According to the 2015 U.S. Transgender Survey, 23 percent of trans people identify as exclusively gay/lesbian, with 48 percent identifying as queer or bisexual. Only 23 percent of trans people define themselves as heterosexual—meaning that trans men attracted to other men is a common experience, even though the histories of this phenomenon have been hidden. 

“The impetus is that for the last 20 years I’ve been watching the trans community, and seeing when folks come out as trans men and develop an attraction for other men. It’s felt like no one was having, like, a meaningful dialogue about it, and I, honestly, for the last 10 years have been waiting for someone else to make the film about this,” says Rosskam. “Finally, I said, okay, I’ve been thinking about this for 20 years, I think I have to make a film about it.”

Desire Lines centers its narrative on a gay-identified trans man seeking information on these hidden histories and begins the search by delving into researching archives. 

“I think many trans and queer people can relate to searching for evidence of their own existence,” says Rosskam. “We go with him into this archive, and engage a lot of different material about trans masculinity and queer culture and bathhouses—and find people like Lou Sullivan, who, to the best of our knowledge, was the first gay-identified trans man in North America.”

Indeed, Lou Sullivan looms as a significant historical transgender figure.

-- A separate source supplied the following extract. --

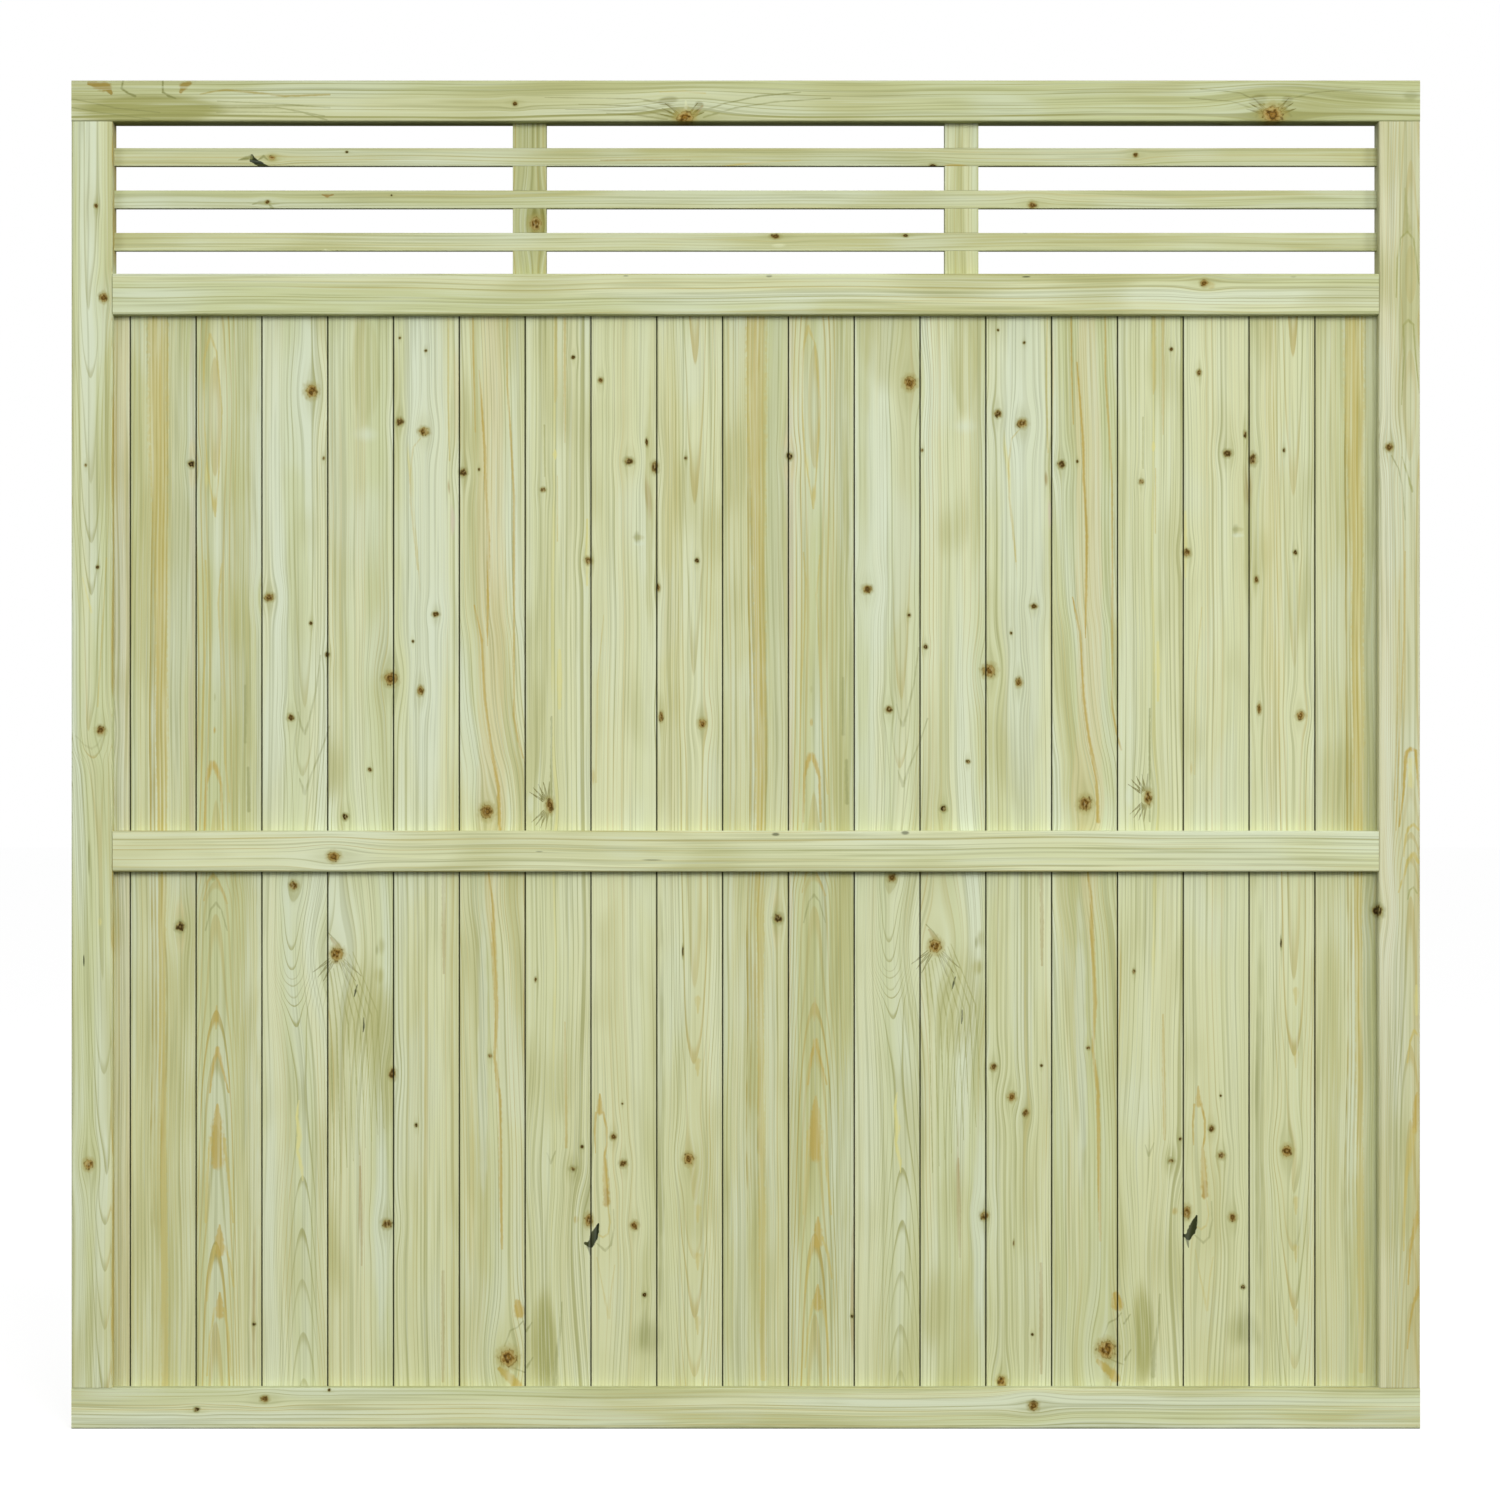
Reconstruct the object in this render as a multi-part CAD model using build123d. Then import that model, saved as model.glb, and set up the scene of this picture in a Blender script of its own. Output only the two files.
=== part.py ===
from build123d import *
import math
import os

# Privacy fence panel of treated softwood: a square frame of planed stock, tongue and
# groove boards below, an open band of slats above, and a rail across the boards.
# Millimetres. X runs along the panel, Y from its front (minus) to its back, Z is up.
# The origin is at the middle of the underside.

# Whole panel
PANEL_WIDTH = 1800.0
PANEL_HEIGHT = 1800.0

# Frame stock
STOCK_FACE = 55.0
STOCK_DEPTH = 44.0
ARRIS_RADIUS = 3.0

# Rail across the boards
MID_RAIL_FACE = 55.0

# Open band of slats, with the uprights that carry them
SLAT_BAND_HEIGHT = 203.0
SLAT_COUNT = 3
SLAT_HEIGHT = 24.0
SLAT_THICKNESS = 12.0
SLAT_ARRIS = 0.6
SLAT_ENTRY = 10.0
UPRIGHT_COUNT = 2
UPRIGHT_WIDTH = 45.0
UPRIGHT_DEPTH = 25.0

# Boards: the cover is the width that each one adds to the wall of boards
BOARD_SETBACK = 19.0
BOARD_THICKNESS = 12.0
BOARD_COVER = 88.1
BOARD_ARRIS = 0.7
BOARD_JOINT_GAP = 1.2
BOARD_ENTRY = 9.0
LAST_BOARD_ENTRY = 5.2
TONGUE_THICKNESS = 4.0
TONGUE_LENGTH = 6.0

# Grooves, tenons and mortises
GROOVE_DEPTH = 12.0
TENON_LENGTH = 35.0
TENON_SHOULDER = 8.0
STUB_TENON_LENGTH = 12.0
STUB_TENON_THICKNESS = 8.0
FIT = 0.15
END_CLEARANCE = 1.0

# Brads, driven from the back
BRAD_SHANK = 1.05
BRAD_WIRE = 1.25
BRAD_HEAD = 2.0
BRAD_HEAD_HEIGHT = 1.0
BRAD_POINT = 2.5
BRAD_SET = 0.5
BRAD_FIT = 0.05
BRAD_COVER = 6.0
BRAD_EDGE = 20.0
BOARD_BRAD_STAGGER = 14.0
JOINT_BRAD_SPACING = 18.0
SLAT_BRAD_SPACING = 20.0

# Faces of the frame
FRONT = -STOCK_DEPTH / 2
BACK = STOCK_DEPTH / 2
OUTER_X = PANEL_WIDTH / 2
INNER_X = OUTER_X - STOCK_FACE
BOTTOM_RAIL_TOP = STOCK_FACE
TOP_RAIL_UNDERSIDE = PANEL_HEIGHT - STOCK_FACE
SLAT_RAIL_TOP = TOP_RAIL_UNDERSIDE - SLAT_BAND_HEIGHT
SLAT_RAIL_UNDERSIDE = SLAT_RAIL_TOP - STOCK_FACE

# Boards, slats and uprights share one front, and the mid rail fills the space before it
BOARD_FRONT = FRONT + BOARD_SETBACK
BOARD_BACK = BOARD_FRONT + BOARD_THICKNESS
SLAT_BACK = BOARD_FRONT + SLAT_THICKNESS
UPRIGHT_BACK = BOARD_FRONT + UPRIGHT_DEPTH

LEFT = -1
RIGHT = 1


def middle(span):
    return (span[0] + span[1]) / 2


def length(span):
    return span[1] - span[0]


def about(centre, size):
    return (centre - size / 2, centre + size / 2)


def loosened(span, clearance):
    return (span[0] - clearance, span[1] + clearance)


def narrowed(span, margin):
    return (span[0] + margin, span[1] - margin)


def on_side(side, inner, outer):
    """A span of X on the left or right half, from two distances off the middle."""
    return tuple(sorted((side * inner, side * outer)))


# Spans that two or more pieces share
WHOLE_DEPTH = (FRONT, BACK)
CLEAR_WIDTH = (-INNER_X, INNER_X)
BOARD_PLANE = (BOARD_FRONT, BOARD_BACK)
SLAT_PLANE = (BOARD_FRONT, SLAT_BACK)
UPRIGHT_PLANE = (BOARD_FRONT, UPRIGHT_BACK)
BOARD_HEIGHTS = loosened((BOTTOM_RAIL_TOP, SLAT_RAIL_UNDERSIDE), BOARD_ENTRY)
SLAT_RAIL_HEIGHTS = (SLAT_RAIL_UNDERSIDE, SLAT_RAIL_TOP)
SLAT_RAIL_TENON_HEIGHTS = (SLAT_RAIL_UNDERSIDE + GROOVE_DEPTH, SLAT_RAIL_TOP - TENON_SHOULDER)
MID_RAIL_HEIGHTS = about((BOTTOM_RAIL_TOP + SLAT_RAIL_UNDERSIDE) / 2, MID_RAIL_FACE)
MID_RAIL_PLANE = (FRONT, BOARD_FRONT)
LOWER_STILE_TENON = (BOTTOM_RAIL_TOP - TENON_LENGTH, BOTTOM_RAIL_TOP)
UPPER_STILE_TENON = (TOP_RAIL_UNDERSIDE, TOP_RAIL_UNDERSIDE + TENON_LENGTH)
LOWER_STUB = (SLAT_RAIL_TOP - STUB_TENON_LENGTH, SLAT_RAIL_TOP)
UPPER_STUB = (TOP_RAIL_UNDERSIDE, TOP_RAIL_UNDERSIDE + STUB_TENON_LENGTH)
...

Sullivan, who died in 1991 from AIDS-related complications, left behind 30 years of diaries detailing his transitional journey, and these diaries were published to great fanfare in 2019. A pair of recent short films have helped elevate greater awareness of Sullivan’s life. 

Aden Hakimi (as Ahmad) and Cyd Nova (as Stranger) in Desire Lines, photographer Emilia Aghamirzai

Hybrid storytelling

While Rosskam brings Sullivan into the picture, Desire Lines resists the urge to become a traditional documentary. 

“I typically describe my work as experimental nonfiction. I am almost always working in a hybrid space between fiction and nonfiction, because that to me feels very trans, and I think it’s important in the work to unsettle that line. People think the line between fiction and reality is so clear—when in fact, it’s not,” Rosskam says, indicating that speculative fiction methods play into the film’s narrative. 

“In the process of our character researching his own existence, he writes himself into history. Throughout the film, he actually creates evidence of his own existence by simply engaging with the past. And so it begs this question about the ways I think trans people experience time in a nonlinear fashion, where the past is always influencing the present. We have to be able to imagine ourselves into existence in order to exist. It’s about the power of fantasy and desire to make real,” says Rosskam. “The space that the film exists in is both a kind of hybrid space of an archive, and a bath house.”

While bath houses may seem like a distant memory for some, they remain a significant site of community building for many gay-identified people, including trans men.  

“In those early conversations I was having with people, I was rather surprised to find out how many of them talked about going to gay bath houses, and how big of a role going to the bath house had played, like coming to accept their bodies as trans men. It’s a place where many men go to have sex with other men, trans or cis, but it’s also a community space where people would connect.”

The bath house also looms as a sort of archive in Rosskam’s perspective, providing communication of intergenerational experience. 

“As queer and trans people, our histories are generally passed from person to person, and there’s a lot of emphasis on intergenerational relationships, and so younger people really are learning how to be themselves through close contact with people who are older than them. As a trans masculine person. I know a lot of young trans people, but I personally know [only] two transmasculine people who are over the age of 60. I don’t feel like I ever got that mentorship from older trans people.”

Desire Lines is currently in production, with documentary footage being shot in Chicago this winter and an expected release date of early 2024.